Still working in the Quick Stop, which they now own together, are Dante (Brian O’Halloran) and Randal (Jeff Anderson).

During one of their livelier discussions, Randal finds himself having trouble breathing, so they call 911 and get an ambulance to take him to hospital. It turns out it’s just as well, as Randal actually had a heart attack.

Luckily for him, he recovers, but the experience makes him think deeply about what he’s done with his life, or more accurately, what he hasn’t done.
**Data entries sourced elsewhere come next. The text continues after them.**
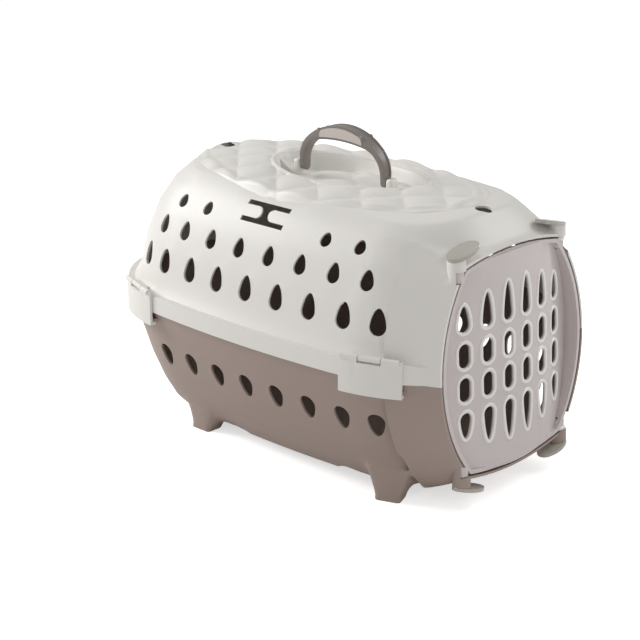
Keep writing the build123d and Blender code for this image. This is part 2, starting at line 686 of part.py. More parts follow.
def door_holes():
    """Cutters of the door's six by four pattern of holes, upper half only."""
    cuts = []
    round_ended = SlotOverall(DOOR_OVAL_HEIGHT, DOOR_HOLE_WIDTH, rotation=90)
    for column, drop in enumerate(DOOR_TEAR_DROPS):
        height = DOOR_TEAR_INNER_TIP - drop - DOOR_TEAR_START
        tear = teardrop(DOOR_HOLE_WIDTH, height)
        for side in (-1, 1):
            y = side * (column + 0.5) * DOOR_HOLE_PITCH
            for shape, v in ((tear, DOOR_TEAR_START + height / 2), (round_ended, DOOR_OVAL_V)):
                cuts.append(extrude(Plane.YZ * Pos(y, v) * shape, amount=BEHIND_DOOR, both=True))
    return cuts


def door():
    """Clear door: a shell bowed about an upright axis inside a flat rim, with four ears."""
    axis_u = DOME_RISE - DOME_RADIUS
    bow = Pos(axis_u, 0, 0) * Cylinder(DOME_RADIUS, FAR)
    bow_inside = Pos(axis_u, 0, 0) * Cylinder(DOME_RADIUS - DOOR_SHEET, FAR)
    behind = Box(FAR, FAR, FAR, align=(Align.MAX, Align.CENTER, Align.CENTER))

    def column(grow):
        return extrude(Plane.YZ * barrel(grow), amount=BEHIND_DOOR, both=True)

    flange = (column(0) - column(-DOOR_RIM)) & (behind - Pos(-DOOR_SHEET, 0, 0) * behind)
    wall = column(-DOOR_RIM + DOOR_SHEET) - column(-DOOR_RIM)
    wall = wall & ((bow + behind) - (bow_inside & Pos(-DOOR_SHEET, 0, 0) * behind))
    panel = column(-DOOR_RIM + DOOR_SHEET / 2) & (bow - bow_inside)
    shape = flange + wall + panel
    ears = [door_ear(side) for side in (-1, 1)]
    ears += [mirror(ear, about=Plane.XY) for ear in ears]
    holes = door_holes() + [ear_hole(side) for side in (-1, 1)]
    holes += [mirror(hole, about=Plane.XY) for hole in holes]
    room = bow_inside & Pos(-DOOR_SHEET, 0, 0) * behind & column(-DOOR_RIM - EAR_ROOM)
    shape = shape + [ear - room for ear in ears]
    return DOOR_PLACE * (shape - holes)


def corner_pin(side, upper):
    """Door pin: a round shank under a tipped oval thumb plate."""
    low = EAR_TOP - EAR_HEIGHT + SEAM_GAP
    high = EAR_TOP + BOSS_GAP + BOSS_HEIGHT
    place = pin_head_place(side)
    shank = pin_axis(side, low) * Cylinder(PIN_RADIUS, high - low + HEAD_THICK / 2, align=UP)
    plate = extrude(Rot(0, 0, 90) * oval(HEAD_LENGTH, HEAD_WIDTH, HEAD_END_RADIUS), amount=HEAD_THICK)
    pin = shank + place * Pos(0, -side * HEAD_SHIFT, SEAM_GAP) * plate
    return DOOR_PLACE * (pin if upper else mirror(pin, about=Plane.XY))


def arch(half, rise, shoulder):
    """Face under an arch of three tangent arcs on straight legs, down past the pivots."""
    reach = half - shoulder
    height = rise - HANDLE_LEG
    top_radius = (reach**2 + height**2 - shoulder**2) / (2 * (height - shoulder))
    top_centre = rise - top_radius
    turn = math.degrees(math.atan2(HANDLE_LEG - top_centre, reach))
    low = -HANDLE_WIDTH
    edges = [
        Line((-half, low), (half, low)), Line((half, low), (half, HANDLE_LEG)),
        CenterArc((reach, HANDLE_LEG), shoulder, 0, turn),
        CenterArc((0, top_centre), top_radius, turn, 180 - 2 * turn),
        CenterArc((-reach, HANDLE_LEG), shoulder, 180 - turn, turn),
        Line((-half, HANDLE_LEG), (-half, low)),
    ]
    return make_face(Curve() + edges)


def outer_arch(inset):
    """Face under the handle's back, taken in by an inset."""
    return arch(HANDLE_HALF - inset, HANDLE_RISE - inset, HANDLE_SHOULDER - inset)


def inner_arch(grow):
    """Face of the handle's opening, grown into the bar."""
    half = HANDLE_HALF - HANDLE_LEG_THICK + grow
    return arch(half, HANDLE_RISE - HANDLE_GRIP_THICK + grow, HANDLE_INNER_SHOULDER + grow)


def handle_slice(face, grow=0.0):
    """A face drawn along the carrier, made solid to the handle's width, which narrows downwards."""
    foot, top = HANDLE_FOOT_WIDTH / 2 + grow, HANDLE_WIDTH / 2 + grow
    right = [(foot, -HANDLE_WIDTH), (foot, 0), (top, HANDLE_RISE), (top, 2 * HANDLE_RISE)]
    left = [(-y, z) for y, z in reversed(right)]
    section = make_face(Polyline(*right, *left, close=True))
    blank = extrude(Plane.YZ * section, amount=2 * HANDLE_HALF, both=True)
    solid = extrude(Plane.XZ * face, amount=HANDLE_WIDTH, both=True)
    return Pos(HANDLE_X, 0, HANDLE_AXIS_Z) * (solid & blank)


def grip(grow=0.0):
    """Inlay through the top of the handle, an even inset from its two arcs."""
    window = Pos(0, HANDLE_RISE) * Rectangle(GRIP_LENGTH, 2 * HANDLE_GRIP_THICK)
    return handle_slice((outer_arch(GRIP_INSET) - inner_arch(GRIP_INSET)) & window, grow)


def carry_handle():
    """Folding handle: an arch with a grooved back, round feet and two pivot stubs."""
    bar = handle_slice(outer_arch(0) - inner_arch(0))
    groove = handle_slice(outer_arch(0) - outer_arch(HANDLE_GROOVE), -HANDLE_EDGE)
    groove = groove & above(HANDLE_AXIS_Z + HANDLE_LEG)
    turn = Rot(0, 90, 0)
    place = Pos(HANDLE_X, 0, HANDLE_AXIS_Z)
    round_feet = place * turn * Cylinder(HANDLE_FOOT_WIDTH / 2, 2 * HANDLE_HALF)
    bar = bar & (above(HANDLE_AXIS_Z) + round_feet)
    stub = turn * Cylinder(HANDLE_STUB_RADIUS, 2 * (HANDLE_HALF + HANDLE_STUB_LENGTH))
    stub = stub - Box(2 * HANDLE_HALF - HANDLE_LEG_THICK, HANDLE_WIDTH, HANDLE_WIDTH)
    return bar + place * stub - groove - grip(GRIP_PROUD)


def export(node, shape):
    """Write one piece as a STEP file."""
    export_step(shape, os.path.join("parts", node + ".step"))


def main():
    """Make every piece and write it out."""
    os.makedirs("parts", exist_ok=True)
    export("lower_shell", lower_shell())
    export("upper_shell", upper_shell())
    export("door", door())
    for side, side_name in ((-1, "right"), (1, "left")):
        export("pin_top_" + side_name, corner_pin(side, True))
        export("pin_bottom_" + side_name, corner_pin(side, False))
        for sign, end_name in ((1, "front"), (-1, "rear")):
            export("clip_" + end_name + "_" + side_name, clip_frame(sign, side).location * clip(sign))
    export("carry_handle", carry_handle())
    export("grip_insert", grip(GRIP_PROUD))


if __name__ == "__main__":
    main()
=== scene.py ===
import math

import bmesh
import bpy
from mathutils import Matrix, Vector
from mathutils.bvhtree import BVHTree
from mathutils.kdtree import KDTree


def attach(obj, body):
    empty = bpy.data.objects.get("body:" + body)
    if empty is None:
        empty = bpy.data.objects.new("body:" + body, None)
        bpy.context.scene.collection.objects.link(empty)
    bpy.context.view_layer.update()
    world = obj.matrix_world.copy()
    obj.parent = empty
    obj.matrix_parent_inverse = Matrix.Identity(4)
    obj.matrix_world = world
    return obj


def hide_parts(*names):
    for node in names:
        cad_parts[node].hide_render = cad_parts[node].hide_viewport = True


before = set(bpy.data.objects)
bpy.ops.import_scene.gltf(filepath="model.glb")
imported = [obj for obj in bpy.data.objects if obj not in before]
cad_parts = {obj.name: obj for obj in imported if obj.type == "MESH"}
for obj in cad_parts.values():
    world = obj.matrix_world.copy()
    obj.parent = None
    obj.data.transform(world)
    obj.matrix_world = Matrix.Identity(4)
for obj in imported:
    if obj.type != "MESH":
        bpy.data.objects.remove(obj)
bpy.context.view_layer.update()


# Studio
# A white sweep under three soft boxes, as in a catalogue photo of a moulded household article.
# The camera stands where the photo's did, at the carrier's near front corner and a little above.

CAMERA_TURN = math.radians(43.7)
CAMERA_RISE = math.radians(19.5)
CAMERA_ROLL = math.radians(-0.2)
CAMERA_DISTANCE = 1.796
CAMERA_TARGET = Vector((-0.0278, 0.0, 0.1151))
CAMERA_LENS = 91.03
SENSOR_WIDTH = 36.0
PAPER_HALF_WIDTH = 6.0
PAPER_GLOW = 0.6
WORLD_STRENGTH = 0.4

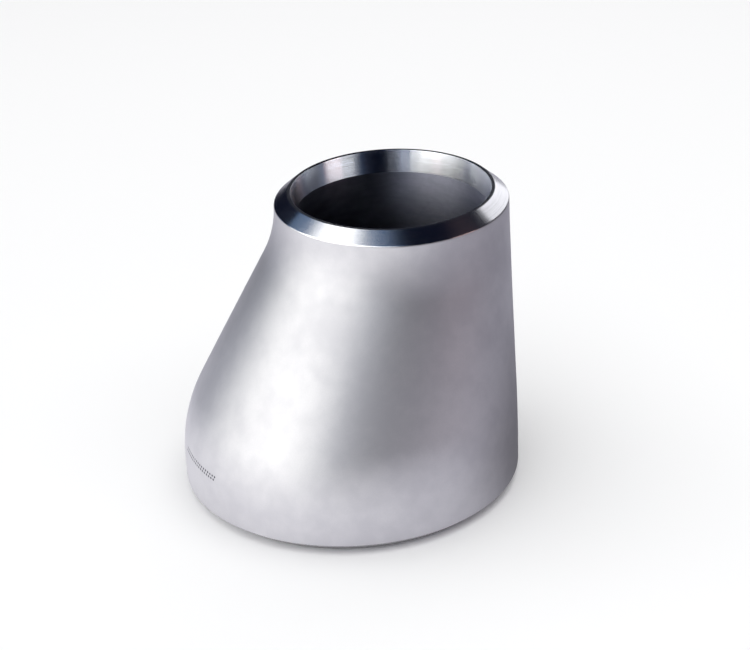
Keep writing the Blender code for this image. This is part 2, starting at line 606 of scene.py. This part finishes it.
def glowing_table():
    """Light from the tabletop: a pool on the key's side, less elsewhere and at the foot, and a shadow."""
    material = bpy.data.materials.new("table_glow")
    material.use_nodes = True
    tree = material.node_tree
    tree.nodes.remove(tree.nodes["Principled BSDF"])
    emission = tree.nodes.new("ShaderNodeEmission")
    tree.links.new(emission.outputs[0], tree.nodes["Material Output"].inputs["Surface"])
    place = tree.nodes.new("ShaderNodeNewGeometry").outputs["Position"]
    from_axis = distance_between(tree, place, (0.0, 0.0, 0.0))
    lit = remapped(tree, distance_between(tree, place, POOL_CENTRE), POOL_EDGE, (1.0, 0.0))
    bright = remapped(tree, from_axis, POOL_CHANGE, POOL_RADIANCE)
    foot = remapped(tree, from_axis, FOOT_CHANGE, (FOOT_SHARE * DIM_RADIANCE, DIM_RADIANCE))
    dim = maths(tree, "MULTIPLY", foot, remapped(tree, from_axis, DIM_CHANGE, DIM_SHARE))
    pool = maths(tree, "ADD", dim, maths(tree, "MULTIPLY", lit, maths(tree, "SUBTRACT", bright, dim)))
    from_shadow = distance_between(tree, place, SHADOW_CENTRE)
    shadow = remapped(tree, from_shadow, SHADOW_EDGE, (SHADOW_SHARE, 1.0))
    outside = remapped(tree, from_axis, (LARGE_RADIUS - WALL, LARGE_RADIUS + WALL), (0.0, 1.0))
    glow = maths(tree, "MULTIPLY", pool, maths(tree, "MULTIPLY", shadow, outside))
    put(tree, emission.inputs["Color"], mixed(tree, lit, DIM_COLOUR, POOL_COLOUR))
    put(tree, emission.inputs["Strength"], glow)
    return material


def table_in_reflections():
    """The tabletop that only reflections show. It stands in for the floor, which they don't."""
    table = grid_object("table_glow", *TABLE_SIZE, glowing_table())
    table.location = TABLE_PLACE
    table.visible_camera = False
    table.visible_diffuse = False
    table.visible_shadow = False


def direction(azimuth, elevation):
    """Unit vector away from the fitting, from angles in degrees. Azimuth 0 is -Y and 90 is +X."""
    a, e = math.radians(azimuth), math.radians(elevation)
    return Vector((math.sin(a) * math.cos(e), -math.cos(a) * math.cos(e), math.sin(e)))


def aim(thing, target, azimuth, elevation, distance, roll):
    """Adds a lamp or camera to the scene, away from target in that direction and facing it."""
    away = direction(azimuth, elevation)
    thing.location = Vector(target) + away * distance
    thing.rotation_mode = "QUATERNION"
    tilt = Quaternion((0.0, 0.0, 1.0), math.radians(roll))
    thing.rotation_quaternion = (-away).to_track_quat("-Z", "Y") @ tilt
    bpy.context.scene.collection.objects.link(thing)


def softbox(name, azimuth, elevation, distance, width, height, radiance, colour, roll):
    """A rectangular area light that faces the middle of the fitting."""
    light = bpy.data.lights.new(name, "AREA")
    light.shape = "RECTANGLE"
    light.size = width
    light.size_y = height
    light.energy = radiance * math.pi * width * height
    light.color = colour
    lamp = bpy.data.objects.new(name, light)
    aim(lamp, (0.0, 0.0, LENGTH / 2), azimuth, elevation, distance, roll)
    return lamp


def studio_light():
    """Softboxes that only the metal's reflections show, and one above that they leave out."""
    for name, settings in SOFTBOXES.items():
        lamp = softbox(name, *settings)
        lamp.visible_diffuse = False
    above = softbox("overhead", *OVERHEAD)
    above.visible_glossy = False


def studio_world():
    """A white backdrop for the camera, and a dark room for everything else."""
    world = bpy.data.worlds.new("studio")
    bpy.context.scene.world = world
    world.use_nodes = True
    tree = world.node_tree
    room = tree.nodes["Background"]
    room.inputs["Color"].default_value = ROOM
    backdrop = tree.nodes.new("ShaderNodeBackground")
    backdrop.inputs["Color"].default_value = BACKDROP
    choose = tree.nodes.new("ShaderNodeMixShader")
    tree.links.new(tree.nodes.new("ShaderNodeLightPath").outputs["Is Camera Ray"], choose.inputs[0])
    tree.links.new(room.outputs[0], choose.inputs[1])
    tree.links.new(backdrop.outputs[0], choose.inputs[2])
    tree.links.new(choose.outputs[0], tree.nodes["World Output"].inputs["Surface"])


def add_camera():
    """A long lens, looking down on the fitting from the left of its front."""
    camera = bpy.data.objects.new("camera", bpy.data.cameras.new("camera"))
    camera.data.sensor_width = CAMERA_SENSOR
    camera.data.lens = CAMERA_LENS
    aim(camera, CAMERA_TARGET, CAMERA_AZIMUTH, CAMERA_ELEVATION, CAMERA_DISTANCE, CAMERA_ROLL)
    bpy.context.scene.camera = camera


add_camera()
surface = bpy.data.objects.new("reducer_surface", fitting_mesh())
bpy.context.scene.collection.objects.link(surface)
for material in (
    blasted_steel(),
    turned_steel("turned_steel", TURNED_TONES, roughness=0.24, stretch=0.88),
    turned_steel("bored_steel", BORED_TONES, roughness=0.195, stretch=1.0),
    pressed_bore(),
):
    surface.data.materials.append(material)
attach(surface, "root")
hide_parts("reducer_body")
pale_floor()
table_in_reflections()
studio_light()
studio_world()
bpy.context.scene.view_settings.view_transform = "Standard"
He decides that a lot of things have happened during his life thus far though, the kind of stuff that would make an interesting film. So he decides to make it, with the help of all his friends – including Jay (Jason Mewes) and Silent Bob (Smith) – so everyone can finally see what it’s been like to work as clerks in this particularly crazy convenience store.

boom reviews Clerks III
Ah that's nice, they all died in the end.

It’s been 16 years since Clerks II and a lot has happened to Smith during that time, including a severe heart attack in 2018. Well, they do so write what you know, and Smith has clearly done just that with this latest entry.

To that end, it’s a very retrospective film, with Smith seemingly using his experience with his health as a jumping off point for his story.

Randal’s heart attack makes him put his life into some sort of perspective, and is the driving force for his sudden creative spurt to make a film.

At the same time, it does the same thing for Dante too, who also discovers the past has a hold on him, with visits from his dead girlfriend Becky, played by Rosario Dawson. As well as providing some of the film’s most touching scenes, it’s also a nod to one of the film’s most used themes, that of discussing Star Wars, with Becky now a version of dead Ben Kenobi, but without the transparent appearance.

And although it’s surprisingly heartfelt, fans of the series will be pleased to know that it’s just as crude and silly as ever.

Obviously Smith has put of his own experience into it, but that’s always been the case, as the whole premise is rooted in his time working in a convenience store. It does feel that little more personal however, and dare we say it, a little more grown up.

Smith obviously had good reasons to return to this material, and the fact that Clerks II, that was only made for $5 million made a good return of over $26 million at the box office must have helped.

Sadly there wasn’t the same kind of appetite for this one by audiences, as it only made under $5 million at the box office (with a budget of $7 million), so it looks like this will see the doors close on the Quick Stop for the last time. Not that it will matter to Smith, as this was probably a cathartic creative way of saying goodbye to some characters he’s cared deeply for over the years.

It’s a film that certainly won’t make much sense seen in isolation, and therefore will only appeal to fans of the previous films in the series. And although it’s a little self indulgent overall, it’s a nice way for fans as well as Smith to say their goodbyes to the staff and quirky customers of the Quick Stop, all of whom helped to put in a decent shift over the years.